In the book Chocolat by Joanne Harris, Vianne Rocher arrives in a small French town and opens a chocolate shop. Vianne soon becomes a source of worry for the town's priest, Reynaud. Vianne's support of indulgence by chocolate, her distaste for religion, and her unorthodox beliefs scare Reynaud, who believes she is a temptress selling sin in the form of chocolate.
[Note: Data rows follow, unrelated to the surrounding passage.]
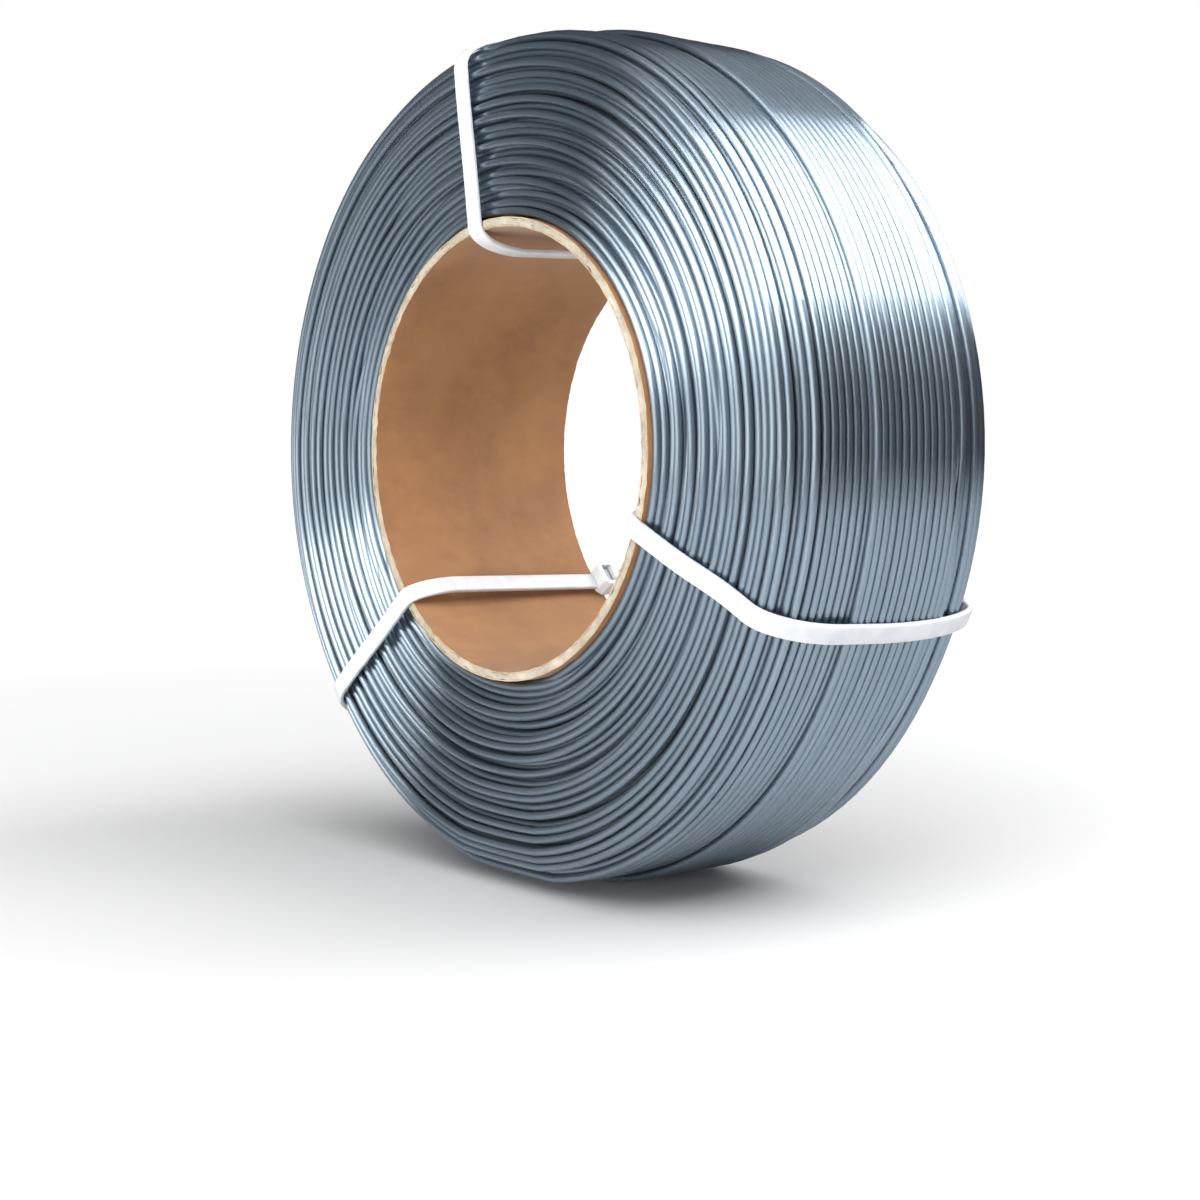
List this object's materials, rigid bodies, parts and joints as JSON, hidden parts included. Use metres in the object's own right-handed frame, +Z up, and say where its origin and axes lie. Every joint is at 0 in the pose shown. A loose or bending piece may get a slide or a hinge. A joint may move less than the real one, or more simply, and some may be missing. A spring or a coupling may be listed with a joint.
{
  "type": "filament refill reel",
  "caption": "Refill coil of 3D printer filament wound in layers on a cardboard core tube and bound by nylon cable ties, without a plastic spool.",
  "frame": {"origin": "centre of the core's bore, midway between the two ends of the core", "axes": "+Y along the bore, from the front face to the back face where the ties' heads are; +Z up as the coil stands on its rim; +X to the right of the front face"},
  "size_m": [0.1975, 0.0652, 0.1975],
  "materials": {
    "filament": "silk, satin metallic grey-blue",
    "kraft": "smooth brown kraft paper liner",
    "board": "cut grey board edge",
    "nylon": "natural white nylon, satin"
  },
  "bodies": {
    "reel": {"core_inner_liner": "kraft", "core_board": "board", "core_outer_liner": "kraft", "filament_layer_01": "filament", "filament_layer_02": "filament", "filament_layer_03": "filament", "filament_layer_04": "filament", "filament_layer_05": "filament", "filament_layer_06": "filament", "filament_layer_07": "filament", "filament_layer_08": "filament", "filament_layer_09": "filament", "filament_layer_10": "filament", "filament_layer_11": "filament", "filament_layer_12": "filament", "filament_layer_13": "filament", "filament_layer_14": "filament", "filament_layer_15": "filament", "filament_layer_16": "filament", "filament_layer_17": "filament", "filament_layer_18": "filament", "filament_layer_19": "filament", "filament_layer_20": "filament", "filament_layer_21": "filament", "filament_layer_22": "filament", "filament_layer_23": "filament", "filament_layer_24": "filament", "filament_layer_25": "filament", "filament_layer_26": "filament", "upper_tie_strap": "nylon", "upper_tie_head": "nylon", "left_tie_strap": "nylon", "left_tie_head": "nylon", "right_tie_strap": "nylon", "right_tie_head": "nylon"},
    "upper_pawl": {"upper_tie_pawl": "nylon"},
    "left_pawl": {"left_tie_pawl": "nylon"},
    "right_pawl": {"right_tie_pawl": "nylon"}
  },
  "joints": [
    {"name": "upper_pawl_flex", "type": "hinge", "parent": "reel", "child": "upper_pawl", "pos_m": [-0.00628, 0.0288, 0.04839], "axis": [-0.9917, 0, -0.1288], "range_deg": [0, 12], "stiffness_Nm_per_rad": 0.0005},
    {"name": "left_pawl_flex", "type": "hinge", "parent": "reel", "child": "left_pawl", "pos_m": [-0.03489, 0.0288, -0.03411], "axis": [0.6405, 0, -0.7679], "range_deg": [0, 12], "stiffness_Nm_per_rad": 0.0005},
    {"name": "right_pawl_flex", "type": "hinge", "parent": "reel", "child": "right_pawl", "pos_m": [0.04638, 0.0288, -0.01515], "axis": [0.4427, 0, 0.8967], "range_deg": [0, 12], "stiffness_Nm_per_rad": 0.0005}
  ]
}
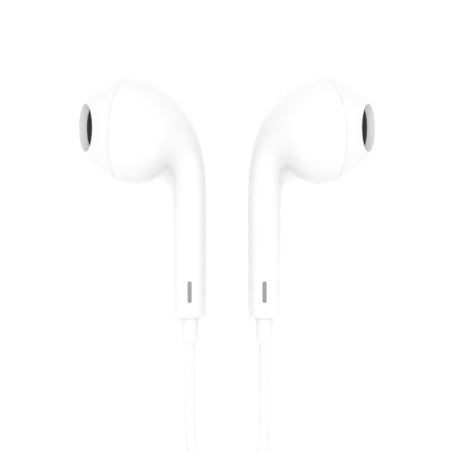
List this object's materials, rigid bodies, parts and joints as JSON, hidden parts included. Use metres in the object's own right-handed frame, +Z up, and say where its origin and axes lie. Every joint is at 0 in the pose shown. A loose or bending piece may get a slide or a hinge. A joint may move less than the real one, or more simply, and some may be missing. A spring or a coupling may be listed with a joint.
{
  "type": "wired earphones",
  "caption": "Wired half in-ear earphones with stemmed earpieces, moving-coil drivers, in-line button remote, cord splitter and a round audio plug.",
  "frame": {"origin": "middle of the two earpieces in plan, on the surface that they lie on", "axes": "+X to the right earpiece, +Y from the cords towards the heads, +Z up from the surface"},
  "size_m": [0.0458, 0.1458, 0.0155],
  "materials": {
    "white_shell": "smooth glossy white moulding",
    "nozzle_ring": "light grey satin moulding",
    "dark_mesh": "black woven mesh",
    "vent_mesh": "grey woven mesh",
    "soft_white": "soft white elastomer",
    "cord_jacket": "smooth white cord jacket",
    "grey_strap": "woven hook and loop strap",
    "driver_plastic": "moulded frame",
    "driver_steel": "plated steel",
    "magnet": "nickel plated magnet",
    "film": "thin formed film",
    "copper": "enamelled copper wire",
    "board": "glass fibre circuit board",
    "membrane": "switch membrane",
    "contact": "plated contact"
  },
  "bodies": {
    "earphones": {"left_cord_coil": "cord_jacket", "left_cord_lower": "cord_jacket", "left_cord_tie": "grey_strap", "left_cord_upper": "cord_jacket", "left_driver_basket": "driver_plastic", "left_driver_magnet": "magnet", "left_driver_top_plate": "driver_steel", "left_driver_yoke": "driver_steel", "left_front_cap": "white_shell", "left_nozzle_mesh": "dark_mesh", "left_nozzle_ring": "nozzle_ring", "left_rear_housing": "white_shell", "left_stem_cap": "white_shell", "left_stem_vent": "vent_mesh", "left_strain_relief": "soft_white", "left_surround": "film", "main_cord_coil": "cord_jacket", "main_cord_end": "cord_jacket", "main_cord_start": "cord_jacket", "main_cord_tie": "grey_strap", "microphone": "driver_steel", "plug_housing": "white_shell", "plug_insulator": "driver_plastic", "plug_relief": "soft_white", "plug_ring_back": "contact", "plug_ring_front": "contact", "plug_sleeve": "contact", "plug_tip": "contact", "remote_back_shell": "white_shell", "remote_board": "board", "remote_front_shell": "white_shell", "remote_relief_lower": "soft_white", "remote_relief_upper": "soft_white", "right_cord_coil": "cord_jacket", "right_cord_lower": "cord_jacket", "right_cord_middle": "cord_jacket", "right_cord_tie": "grey_strap", "right_cord_upper": "cord_jacket", "right_driver_basket": "driver_plastic", "right_driver_magnet": "magnet", "right_driver_top_plate": "driver_steel", "right_driver_yoke": "driver_steel", "right_front_cap": "white_shell", "right_nozzle_mesh": "dark_mesh", "right_nozzle_ring": "nozzle_ring", "right_rear_housing": "white_shell", "right_stem_cap": "white_shell", "right_stem_vent": "vent_mesh", "right_strain_relief": "soft_white", "right_surround": "film", "splitter": "soft_white", "switch_membrane": "membrane"},
    "volume_up_key": {"volume_up_button": "white_shell"},
    "centre_key": {"centre_button": "white_shell"},
    "volume_down_key": {"volume_down_button": "white_shell"},
    "left_voice": {"left_diaphragm": "film", "left_voice_coil": "copper"},
    "right_voice": {"right_diaphragm": "film", "right_voice_coil": "copper"}
  },
  "joints": [
    {"name": "volume_up_press", "type": "slide", "parent": "earphones", "child": "volume_up_key", "axis": [0, 0, -1], "range_m": [0, 0.00025], "stiffness_N_per_m": 2500},
    {"name": "centre_press", "type": "slide", "parent": "earphones", "child": "centre_key", "axis": [0, 0, -1], "range_m": [0, 0.00025], "stiffness_N_per_m": 2500},
    {"name": "volume_down_press", "type": "slide", "parent": "earphones", "child": "volume_down_key", "axis": [0, 0, -1], "range_m": [0, 0.00025], "stiffness_N_per_m": 2500},
    {"name": "left_driver_stroke", "type": "slide", "parent": "earphones", "child": "left_voice", "axis": [-0.9452, 0.0611, -0.3206], "range_m": [-0.00015, 0.00015], "stiffness_N_per_m": 300},
    {"name": "right_driver_stroke", "type": "slide", "parent": "earphones", "child": "right_voice", "axis": [0.9452, 0.0611, -0.3206], "range_m": [-0.00015, 0.00015], "stiffness_N_per_m": 300}
  ]
}
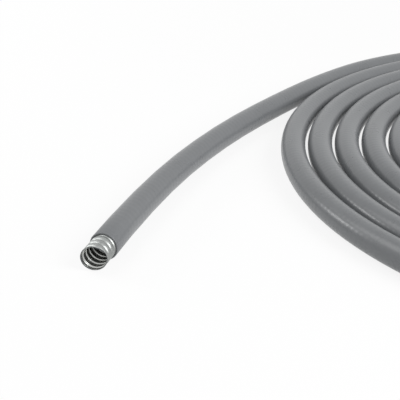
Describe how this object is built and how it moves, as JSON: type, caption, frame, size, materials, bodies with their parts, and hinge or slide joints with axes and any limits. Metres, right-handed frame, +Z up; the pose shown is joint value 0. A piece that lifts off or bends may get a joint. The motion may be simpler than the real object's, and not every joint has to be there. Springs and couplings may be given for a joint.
{
  "type": "flexible metal conduit",
  "caption": "Coiled length of liquid-tight flexible metal conduit: grey plastic jacket over a spiral-wound steel core, bare at the free end.",
  "frame": {"origin": "on the floor in the middle of the coil's eye", "axes": "+Z up, square to the flat coil; the free end leaves the coil at -X and its mouth opens towards -Y"},
  "size_m": [0.7422, 0.5994, 0.0211],
  "materials": {
    "jacket_plastic": "smooth grey flexible plastic with a low sheen",
    "galvanised_steel": "bright galvanised strip"
  },
  "bodies": {
    "root": {"jacket_coil": "jacket_plastic", "jacket_lead": "jacket_plastic", "steel_core": "galvanised_steel"}
  },
  "joints": []
}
For Vianne, the making and eating of
food is the closest the temporal can come to the spiritual. “There is a kind of alchemy in the
transformation of base chocolate into wise fool’s-gold, a layman’s magic that
even my mother might have relished…The mingled scents of chocolate, vanilla,
heated copper, and cinnamon are intoxicating, powerfully suggestive; the raw
and earthy tang of the Americas, the hot and resinous perfume of the rain
forest…The Food of the Gods, bubbling and frothing in ceremonial goblets. The bitter elixir of life” (Harris 53). Vianne’s experience of food is not
sacrificial or burdensome on her part, it is liberating and pleasurable. Through her work in the kitchen, Vianne
becomes a sort of priestess, transforming the ordinary into the sacred. It is for this reason that Vianne knows
Reynaud is threatened by her shop:
Perhaps this is what Reynaud sense in my
little shop: a throwback to times when the world was a wider, wilder
place. Before Christ – before Adonis was
born in Bethlehem or Osiris sacrificed at Easter – the cocoa bean was
revered. Magical properties were
attributed to it. Its brew was sipped on
the steps of sacrificial temples; its ecstasies were fierce and terrible. Is this what he fears? Corruption by pleasure, the subtle transubstantiation
of the flesh into a vessel for debauch?” (Harris 53)
Vianne’s
smorgasbord of beliefs and practices troubles Reynaud. While Vianne isn’t necessarily demeaning
Christianity, her multitude of beliefs (the belief in the powers of chocolate
being key among them) destroys the culture of homogeneity and fervent devotion
to the church that Reynaud has worked to maintain.
How seriously should Reynaud take Vianne's presence in the community? Is indulgence in chocolate even a moral issue?